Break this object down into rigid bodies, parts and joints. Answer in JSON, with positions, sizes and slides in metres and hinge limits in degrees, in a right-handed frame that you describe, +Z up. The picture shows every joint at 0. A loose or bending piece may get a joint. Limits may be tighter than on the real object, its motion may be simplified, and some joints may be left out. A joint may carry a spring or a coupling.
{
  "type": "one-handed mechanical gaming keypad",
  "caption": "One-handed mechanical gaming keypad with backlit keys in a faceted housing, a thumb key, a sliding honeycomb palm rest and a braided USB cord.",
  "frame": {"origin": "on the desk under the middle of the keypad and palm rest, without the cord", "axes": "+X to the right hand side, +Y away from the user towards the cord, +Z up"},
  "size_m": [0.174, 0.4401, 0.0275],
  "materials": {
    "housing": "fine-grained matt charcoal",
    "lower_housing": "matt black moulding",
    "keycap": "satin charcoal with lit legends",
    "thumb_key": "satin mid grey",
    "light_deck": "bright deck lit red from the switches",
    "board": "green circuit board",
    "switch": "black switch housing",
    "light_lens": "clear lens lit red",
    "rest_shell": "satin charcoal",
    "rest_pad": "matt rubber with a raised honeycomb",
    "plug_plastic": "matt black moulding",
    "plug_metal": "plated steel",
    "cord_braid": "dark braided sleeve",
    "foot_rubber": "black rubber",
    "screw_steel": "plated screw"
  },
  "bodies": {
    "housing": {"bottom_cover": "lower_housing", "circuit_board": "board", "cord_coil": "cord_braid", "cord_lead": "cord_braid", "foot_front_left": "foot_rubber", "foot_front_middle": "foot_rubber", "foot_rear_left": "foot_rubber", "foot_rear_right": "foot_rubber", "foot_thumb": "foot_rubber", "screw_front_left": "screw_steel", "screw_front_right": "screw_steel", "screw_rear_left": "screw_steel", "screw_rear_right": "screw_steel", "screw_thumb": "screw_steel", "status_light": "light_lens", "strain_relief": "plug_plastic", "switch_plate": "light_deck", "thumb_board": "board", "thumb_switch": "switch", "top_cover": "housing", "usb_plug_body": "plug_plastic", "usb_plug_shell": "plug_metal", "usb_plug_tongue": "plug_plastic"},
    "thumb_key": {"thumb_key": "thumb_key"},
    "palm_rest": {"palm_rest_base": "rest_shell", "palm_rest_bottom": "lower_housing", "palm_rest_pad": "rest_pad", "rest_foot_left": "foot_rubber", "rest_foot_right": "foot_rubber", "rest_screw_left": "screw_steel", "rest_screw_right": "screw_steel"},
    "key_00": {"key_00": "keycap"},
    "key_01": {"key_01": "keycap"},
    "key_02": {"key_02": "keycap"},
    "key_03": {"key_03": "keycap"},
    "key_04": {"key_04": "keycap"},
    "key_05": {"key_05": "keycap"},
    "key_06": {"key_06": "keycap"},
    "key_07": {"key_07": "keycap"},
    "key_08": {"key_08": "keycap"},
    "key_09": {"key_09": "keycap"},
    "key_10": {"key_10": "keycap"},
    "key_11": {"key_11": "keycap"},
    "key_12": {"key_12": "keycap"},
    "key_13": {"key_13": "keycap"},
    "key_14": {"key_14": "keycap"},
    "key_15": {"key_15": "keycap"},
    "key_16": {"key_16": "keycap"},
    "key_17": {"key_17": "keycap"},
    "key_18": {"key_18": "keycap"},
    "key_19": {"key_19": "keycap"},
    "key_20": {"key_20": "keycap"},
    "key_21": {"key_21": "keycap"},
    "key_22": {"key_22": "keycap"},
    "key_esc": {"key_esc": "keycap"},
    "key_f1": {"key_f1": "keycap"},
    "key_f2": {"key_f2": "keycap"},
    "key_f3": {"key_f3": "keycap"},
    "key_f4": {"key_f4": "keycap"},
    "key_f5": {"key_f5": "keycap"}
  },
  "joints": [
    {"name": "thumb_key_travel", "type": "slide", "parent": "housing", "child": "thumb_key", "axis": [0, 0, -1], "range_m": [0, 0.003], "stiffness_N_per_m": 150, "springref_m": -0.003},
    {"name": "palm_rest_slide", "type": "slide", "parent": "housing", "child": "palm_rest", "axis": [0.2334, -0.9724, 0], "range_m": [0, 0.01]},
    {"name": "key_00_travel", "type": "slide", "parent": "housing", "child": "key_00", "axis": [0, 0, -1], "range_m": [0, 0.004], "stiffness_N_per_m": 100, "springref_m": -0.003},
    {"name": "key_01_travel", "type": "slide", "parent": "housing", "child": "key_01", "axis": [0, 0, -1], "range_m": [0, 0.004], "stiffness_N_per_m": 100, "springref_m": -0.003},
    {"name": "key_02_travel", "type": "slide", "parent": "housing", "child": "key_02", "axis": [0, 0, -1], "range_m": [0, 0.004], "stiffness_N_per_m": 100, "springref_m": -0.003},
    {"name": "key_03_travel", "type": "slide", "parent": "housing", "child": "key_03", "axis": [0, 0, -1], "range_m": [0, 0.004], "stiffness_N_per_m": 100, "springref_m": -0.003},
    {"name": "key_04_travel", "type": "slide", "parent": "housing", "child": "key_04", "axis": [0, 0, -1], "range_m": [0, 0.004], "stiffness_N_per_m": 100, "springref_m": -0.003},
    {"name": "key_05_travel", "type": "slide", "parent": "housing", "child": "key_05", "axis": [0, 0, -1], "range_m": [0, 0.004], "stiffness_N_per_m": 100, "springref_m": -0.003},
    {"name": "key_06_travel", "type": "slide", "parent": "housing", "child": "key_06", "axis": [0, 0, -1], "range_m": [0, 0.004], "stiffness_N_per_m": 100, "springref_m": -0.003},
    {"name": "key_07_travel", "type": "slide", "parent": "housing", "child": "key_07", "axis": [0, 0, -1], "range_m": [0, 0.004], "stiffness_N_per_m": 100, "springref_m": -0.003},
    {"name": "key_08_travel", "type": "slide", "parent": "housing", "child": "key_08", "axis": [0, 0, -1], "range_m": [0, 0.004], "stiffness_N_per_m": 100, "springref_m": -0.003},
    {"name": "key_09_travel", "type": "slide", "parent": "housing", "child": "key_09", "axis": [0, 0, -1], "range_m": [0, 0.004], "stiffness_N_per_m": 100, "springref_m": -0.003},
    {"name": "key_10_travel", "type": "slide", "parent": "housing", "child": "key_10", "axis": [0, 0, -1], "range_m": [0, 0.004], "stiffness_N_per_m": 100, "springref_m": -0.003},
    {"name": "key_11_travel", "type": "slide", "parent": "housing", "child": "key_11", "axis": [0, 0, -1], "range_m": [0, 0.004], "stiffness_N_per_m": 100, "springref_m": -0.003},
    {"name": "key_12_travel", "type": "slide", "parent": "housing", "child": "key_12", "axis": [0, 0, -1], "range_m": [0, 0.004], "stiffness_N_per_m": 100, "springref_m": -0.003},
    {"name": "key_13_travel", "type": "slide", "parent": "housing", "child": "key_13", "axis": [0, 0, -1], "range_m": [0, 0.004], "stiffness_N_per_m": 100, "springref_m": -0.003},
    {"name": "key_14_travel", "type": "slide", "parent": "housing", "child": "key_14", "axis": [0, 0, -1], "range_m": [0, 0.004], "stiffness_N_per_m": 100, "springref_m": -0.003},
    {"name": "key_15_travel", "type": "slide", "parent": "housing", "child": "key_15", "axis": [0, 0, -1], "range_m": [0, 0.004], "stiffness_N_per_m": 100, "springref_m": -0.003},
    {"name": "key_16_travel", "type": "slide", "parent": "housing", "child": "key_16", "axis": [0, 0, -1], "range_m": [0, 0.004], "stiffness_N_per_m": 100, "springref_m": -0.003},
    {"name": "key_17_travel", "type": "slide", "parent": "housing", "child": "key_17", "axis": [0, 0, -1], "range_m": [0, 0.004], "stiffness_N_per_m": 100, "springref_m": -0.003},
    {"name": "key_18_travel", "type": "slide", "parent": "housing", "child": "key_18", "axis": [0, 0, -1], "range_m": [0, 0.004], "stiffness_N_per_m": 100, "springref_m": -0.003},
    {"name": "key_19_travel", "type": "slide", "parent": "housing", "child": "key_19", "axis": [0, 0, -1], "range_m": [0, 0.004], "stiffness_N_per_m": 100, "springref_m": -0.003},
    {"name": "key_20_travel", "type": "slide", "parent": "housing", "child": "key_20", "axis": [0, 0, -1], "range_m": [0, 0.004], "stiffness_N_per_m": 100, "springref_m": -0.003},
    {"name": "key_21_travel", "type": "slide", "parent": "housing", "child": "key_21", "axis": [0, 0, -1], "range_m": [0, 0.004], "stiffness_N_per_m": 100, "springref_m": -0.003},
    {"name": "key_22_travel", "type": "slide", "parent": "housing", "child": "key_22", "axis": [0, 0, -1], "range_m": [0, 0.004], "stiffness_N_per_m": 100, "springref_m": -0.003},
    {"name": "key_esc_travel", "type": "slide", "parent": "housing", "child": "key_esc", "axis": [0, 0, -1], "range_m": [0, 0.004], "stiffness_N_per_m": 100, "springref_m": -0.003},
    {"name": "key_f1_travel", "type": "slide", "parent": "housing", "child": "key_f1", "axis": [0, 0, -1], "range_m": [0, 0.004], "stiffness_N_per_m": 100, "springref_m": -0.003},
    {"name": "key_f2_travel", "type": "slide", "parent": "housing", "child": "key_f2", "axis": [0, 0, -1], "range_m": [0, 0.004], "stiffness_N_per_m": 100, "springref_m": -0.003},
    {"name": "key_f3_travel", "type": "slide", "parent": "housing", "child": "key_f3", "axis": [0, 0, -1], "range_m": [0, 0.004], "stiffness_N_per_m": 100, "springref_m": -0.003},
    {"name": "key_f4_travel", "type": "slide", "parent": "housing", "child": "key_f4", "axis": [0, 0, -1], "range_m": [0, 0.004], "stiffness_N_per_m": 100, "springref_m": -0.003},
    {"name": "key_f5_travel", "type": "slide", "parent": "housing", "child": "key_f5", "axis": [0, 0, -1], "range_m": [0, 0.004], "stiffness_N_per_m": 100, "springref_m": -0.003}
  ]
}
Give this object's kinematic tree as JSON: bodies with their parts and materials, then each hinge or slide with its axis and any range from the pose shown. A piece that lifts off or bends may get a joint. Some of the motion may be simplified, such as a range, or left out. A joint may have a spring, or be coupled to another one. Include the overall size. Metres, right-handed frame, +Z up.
..........
WRITTEN EXERCISE:
Which lines contain the word "materials"? Return each of them.

EXERCISE SOLUTION:
  "materials": {
Give this object's kinematic tree as JSON: bodies with their parts and materials, then each hinge or slide with its axis and any range from the pose shown. A piece that lifts off or bends may get a joint. Some of the motion may be simplified, such as a range, or left out. A joint may have a spring, or be coupled to another one. Include the overall size. Metres, right-handed frame, +Z up.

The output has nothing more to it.